Concept

Cité Frugès de Pessac

Summary
The Cité Frugès de Pessac (the Frugès Estate of Pessac), or Les Quartiers Modernes Frugès (the modern Frugès quarters), is a housing development located in Pessac, a suburb of Bordeaux, France. It was commissioned by the industrialist Henri Frugès in 1924 as worker housing and designed by architects Le Corbusier and Pierre Jeanneret, who were responsible for the development's masterplan and individual buildings. It was intended as a testing ground for the ideas Le Corbusier had expressed in his 1922 manifesto Vers une Architecture and was his first attempt designing low-cost, mass-produced collective housing in his trademark aesthetic. Drawings of some of the buildings were subsequently included in the second edition of the text. The Cité was planned to contain 135 housing units in four sections, but only two sections (consisting of 51 units) were realized due to financial difficulties. By the time they were completed, the houses were three to four times more expensive than envisioned and about twice as expensive as comparable houses on the market.

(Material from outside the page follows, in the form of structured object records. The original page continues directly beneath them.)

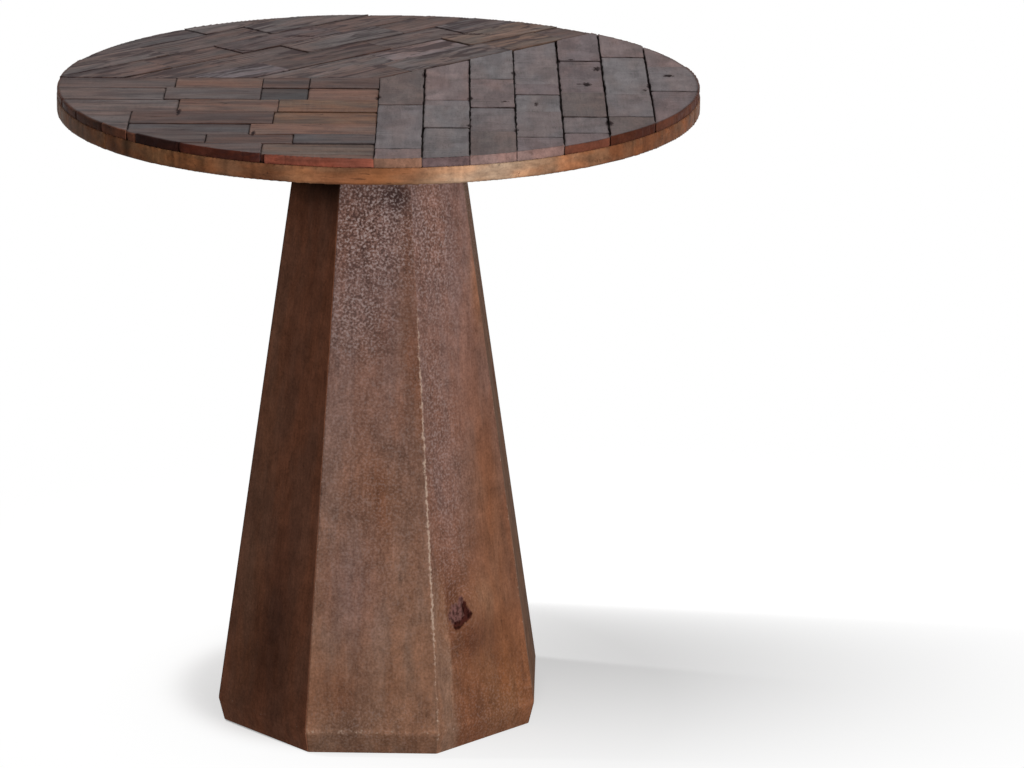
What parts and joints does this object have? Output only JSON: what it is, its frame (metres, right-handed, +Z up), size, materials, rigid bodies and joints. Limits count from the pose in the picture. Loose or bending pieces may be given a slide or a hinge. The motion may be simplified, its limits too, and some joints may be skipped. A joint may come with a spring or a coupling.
{
  "type": "pedestal side table",
  "caption": "Round side table: a mosaic of weathered wood blocks on a plank board, bolted to a hollow, tapered eight-sided pedestal of mitred staves.",
  "frame": {"origin": "on the floor under the middle of the top, at the bottom centre of the bounding box", "axes": "+Z up, along the pedestal's axis; -Y to the front, square to the front stave; +X to the right seen from the front"},
  "size_m": [0.61, 0.61, 0.625],
  "materials": {
    "mosaic_column_wood": "weathered, satin",
    "mosaic_row_wood": "weathered, satin",
    "mosaic_diagonal_wood": "weathered, satin",
    "core_wood": "oiled, satin",
    "stave_wood": "stained, satin",
    "inside_wood": "bare",
    "plate_wood": "stained, matte",
    "glide_nylon": "matte",
    "fastener_steel": "zinc plated",
    "insert_brass": "plain"
  },
  "bodies": {
    "root": {"bolt_washers": "fastener_steel", "core_plank_1": "core_wood", "core_plank_2": "core_wood", "core_plank_3": "core_wood", "core_plank_4": "core_wood", "core_plank_5": "core_wood", "corner_tongues": "inside_wood", "foot_cleats": "inside_wood", "foot_glides": "glide_nylon", "foot_plate": "plate_wood", "foot_plate_screws": "fastener_steel", "glide_nails": "fastener_steel", "middle_brace": "inside_wood", "mosaic_column_1": "mosaic_column_wood", "mosaic_column_2": "mosaic_column_wood", "mosaic_column_3": "mosaic_column_wood", "mosaic_column_4": "mosaic_column_wood", "mosaic_column_5": "mosaic_column_wood", "mosaic_column_6": "mosaic_column_wood", "mosaic_column_7": "mosaic_column_wood", "mosaic_diagonal_1": "mosaic_diagonal_wood", "mosaic_diagonal_2": "mosaic_diagonal_wood", "mosaic_diagonal_3": "mosaic_diagonal_wood", "mosaic_diagonal_4": "mosaic_diagonal_wood", "mosaic_diagonal_5": "mosaic_diagonal_wood", "mosaic_diagonal_6": "mosaic_diagonal_wood", "mosaic_diagonal_7": "mosaic_diagonal_wood", "mosaic_row_1": "mosaic_row_wood", "mosaic_row_2": "mosaic_row_wood", "mosaic_row_3": "mosaic_row_wood", "mosaic_row_4": "mosaic_row_wood", "mosaic_row_5": "mosaic_row_wood", "mosaic_row_6": "mosaic_row_wood", "mosaic_row_7": "mosaic_row_wood", "mosaic_row_8": "mosaic_row_wood", "mounting_plate": "plate_wood", "mounting_screws": "fastener_steel", "neck_block": "inside_wood", "stave_back": "stave_wood", "stave_back_left": "stave_wood", "stave_back_right": "stave_wood", "stave_front": "stave_wood", "stave_front_left": "stave_wood", "stave_front_right": "stave_wood", "stave_left": "stave_wood", "stave_right": "stave_wood", "threaded_inserts": "insert_brass", "top_bolts": "fastener_steel"}
  },
  "joints": []
}
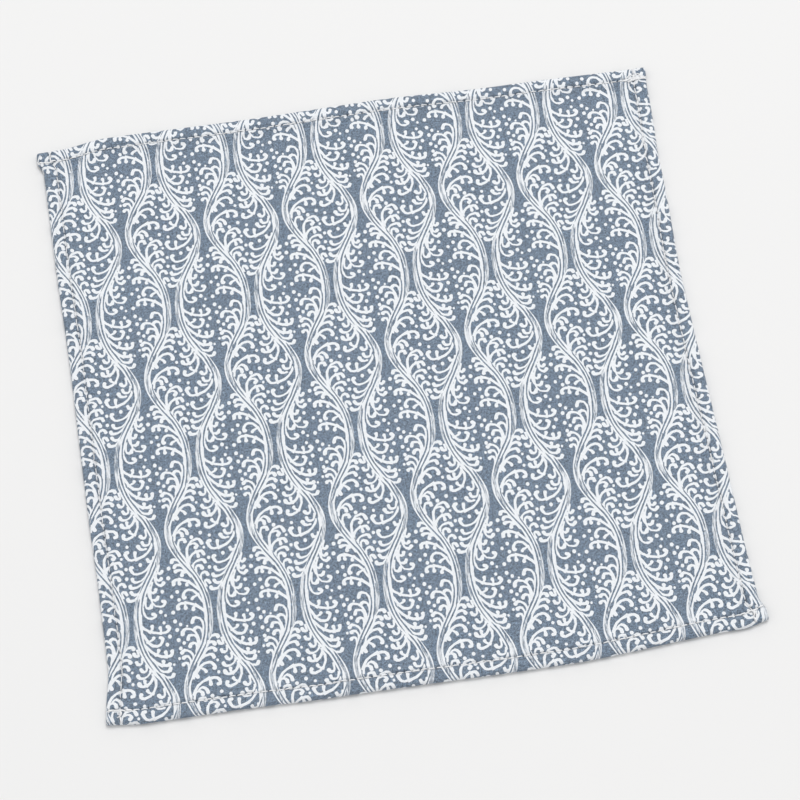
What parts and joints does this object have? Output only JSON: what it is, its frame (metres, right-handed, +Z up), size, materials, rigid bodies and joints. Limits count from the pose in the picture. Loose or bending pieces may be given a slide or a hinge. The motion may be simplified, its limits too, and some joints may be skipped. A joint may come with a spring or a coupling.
{
  "type": "towel handkerchief",
  "caption": "Square hemmed cotton towel handkerchief lying flat, with a printed face of rising wavy bands and curls.",
  "frame": {"origin": "middle of the underside, under the middle of the outline's box", "axes": "+Z up out of the printed face, +Y from the front edge to the back edge, +X to the right seen from the front"},
  "size_m": [0.2512, 0.257, 0.0031],
  "materials": {
    "printed_cotton": "dull woven cotton, slate blue-grey ground with a white print, looped pile below"
  },
  "bodies": {
    "root": {"handkerchief": "printed_cotton"}
  },
  "joints": []
}
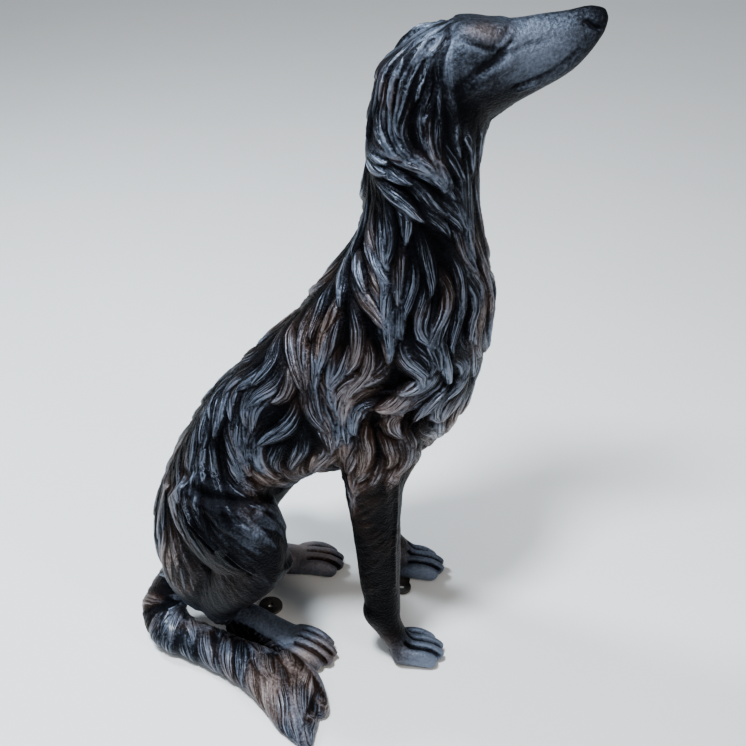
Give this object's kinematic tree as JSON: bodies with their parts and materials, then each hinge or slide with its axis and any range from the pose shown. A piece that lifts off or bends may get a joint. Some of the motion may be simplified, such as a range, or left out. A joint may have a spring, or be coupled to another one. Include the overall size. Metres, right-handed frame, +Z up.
{
  "type": "cast aluminium dog statue",
  "caption": "Seated long-haired sighthound statue, one hollow metal casting with carved coat, plumed tail laid along the ground and bolt-down lugs at the feet.",
  "frame": {"origin": "on the ground, under the middle of the statue's bounding box", "axes": "+Z up, +X the way the dog faces, +Y to the dog's left"},
  "size_m": [0.6532, 0.434, 0.9988],
  "materials": {
    "bronzed_aluminium": "dark bronze patina, satin, rubbed brown and blue-grey on the raised hair"
  },
  "bodies": {
    "root": {"dog_statue_casting": "bronzed_aluminium"}
  },
  "joints": []
}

The workers refused to move in, forcing Frugès to sell the individual houses in the same year after a failed attempt to sell the entire estate. Over the next decades, the houses were heavily modified by their inhabitants, including the addition of pitched roofs and decoration, the resizing of windows, and the enclosure of patios. On December 18, 1980, No. 3 Rue des Arcades was listed as a French monument historique. The whole complex was subsequently designated a French Zone de Protection du Patrimoine Architectural Urbain (an Urban Architectural Heritage Protection Zone). In 2016, the district was designated a UNESCO World Heritage Site as part of The Architectural Work of Le Corbusier, along with 16 other projects. Henri Baronet-Frugès (1879-1974) came from a wealthy family operating one of the last sugar refineries in Bourdeaux, of which he became a manager in 1913. While he also owned wine and carpet factories, Frugès considered himself more an artist than an industrialist and continued his artistic pursuits and interests throughout his life.